Award Year: 2007
NMHS Distinguished Service Award
The NMHS Distinguished Service Award has been presented each year since 1993 to recognize individuals who, through their personal effort and creativity, have made outstanding contributions to the maritime field.
In 2007, John Mecray was awarded the NMHS Distinguished Service Award. We recognized his many accomplishments in the evening’s awards dinner journal:
John Mecray is receiving the NMHS Distinguished Service Award in recognition of his considerable influence as America’s preeminent artist of yachts and yachting to preserve our maritime heritage by working to restore the historic schooner Coronet. Mecray is a co-founder of the International Yacht Restoration School where he serves as Vice Chairman.
Mecray, who studied illustration and painting at the Philadelphia College of Art (now the University of the Arts), enjoyed a successful career as an illustrator; he found his true calling in 1972 when he accepted an invitation to crew on a 40-foot sailboat bound for St. Thomas in the Virgin Islands. By his second trip he was painting marine scenes with a growing passion.
In 1975 a stroke of destiny led Mecray to purchase a painting by James E. Buttersworth which proved inspirational. It led him to meet the author of the definitive book on Buttersworth, Rudolph J. Schaefer. After seeing Mecray’s work, Schaefer became a friend and advisor, introducing the artist to Kennedy Galleries in New York and instilling the idea that with dedication and focus marine art could be a successful full-time career.
In 1976, after a third passage to the Virgin Islands, Mecray moved his family to Newport, Rhode Island, to devote himself to marine painting. By chance, their June 25th arrival in Newport coincided with the arrival of the Tall Ships ‘76 participants—an auspicious beginning.
The following year, Newport hosted the 23rd defense of the America’s Cup. It proved to be a Courageous summer, with Gary Jobson and Ted Turner buying paintings and establishing long-term friendships. Mecray also published his first yachting print, the J-Class Sloop Rainbow, which was featured in Yachting Magazine. Close-in deck views would become a trademark for the artist.
Nine offshore yacht deliveries between New England, Bermuda, the Caribbean and countless yacht races have given Mecray a personal knowledge of the effects of wind, sea and light on a variety of sailing vessels. Those experiences imbue his paintings with a sense of reality appreciated by sailors and non sailors alike. John Mecray’s images evoke an era that produced sailing vessels which are almost beyond comprehension today. His work has helped engender a greater appreciation for the magnificent racing yachts that are his trademark.
By 1979 Mecray’s keen interest in yachts and yachting history led to the founding of The Museum of Yachting, and their annual Classic Yacht Regatta. When the museum was offered the J-Class sloop Shamrock V, he encouraged the hesitant board of directors to accept the offer. The America’s Cup challenger became an awesome fixture on Narragansett Bay.

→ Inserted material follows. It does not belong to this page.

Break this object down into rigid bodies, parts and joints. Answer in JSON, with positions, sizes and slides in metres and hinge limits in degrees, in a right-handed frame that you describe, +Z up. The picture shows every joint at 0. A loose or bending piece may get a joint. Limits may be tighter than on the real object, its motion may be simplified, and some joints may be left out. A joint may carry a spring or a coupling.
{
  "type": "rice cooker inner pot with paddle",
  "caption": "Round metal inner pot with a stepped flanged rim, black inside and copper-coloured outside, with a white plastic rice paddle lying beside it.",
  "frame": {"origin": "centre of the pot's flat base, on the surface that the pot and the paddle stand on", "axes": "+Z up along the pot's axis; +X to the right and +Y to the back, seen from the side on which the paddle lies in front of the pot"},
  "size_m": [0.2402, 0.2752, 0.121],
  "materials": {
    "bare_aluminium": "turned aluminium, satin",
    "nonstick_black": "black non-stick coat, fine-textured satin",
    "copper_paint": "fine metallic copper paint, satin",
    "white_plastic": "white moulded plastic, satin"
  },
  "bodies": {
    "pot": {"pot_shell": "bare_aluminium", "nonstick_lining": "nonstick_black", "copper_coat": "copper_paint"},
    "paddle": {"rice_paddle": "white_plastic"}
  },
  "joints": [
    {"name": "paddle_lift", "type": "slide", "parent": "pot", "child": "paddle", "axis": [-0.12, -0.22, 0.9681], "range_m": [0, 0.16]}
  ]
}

In 1993 he helped found the International Yacht Restoration School, where he is a trustee. The success of IYRS enabled the school to acquire Shamrock V from the museum in 1995. In 1998 it was sold to provide seed money for a project Mecray had been aiming for since 1981: the restoration of the 1885, 135 ft. schooner Coronet—America’s most historic yacht. The restoration is under way at IYRS, headed by noted yacht restorer Dr. Robert McNeil (Cangarda) and his lead shipwright Jeff Rutherford, involving IYRS graduate students in the process. Coronet will regain her full Gilded Age splendor and be fully seaworthy with only sails for power, for future generations to enjoy. The restoration will be open to the public at IYRS and, once Coronet is restored, the historic schooner will be open for public tours while docked at various museums, teaching institutions and maritime centers.
Mecray is a member of Mystic Seaport Museum’s Yachting Committee, the New York Yacht Club, the National Trust for Historic Preservation and the Herreshoff Marine Museum. Since 1997 Mecray has donated one of his limited edition prints to each of 45 Leukemia Cup Regattas held throughout the country. They are featured items in the regatta auctions and help to raise funds for the fight against Leukemia/Lymphoma.
John will forever be remembered for countless accomplishments, but his fanatical insistence on research, fundraising, creating, lecturing, and his unlimited support of The International Yacht Restoration School are what people will think of when referring to John Mecray. He was a persistent campaigner for the cause and gave every spare minute to overseeing the restoration of Coronet. His only regret would have been not seeing her sail again.
Upon his death IYRS dedicated the Mill building in his honor and the students at the school planted a Japanese maple, his favorite, as a constant reminder of his devotion and love. John’s motto, “Perfect is close enough.”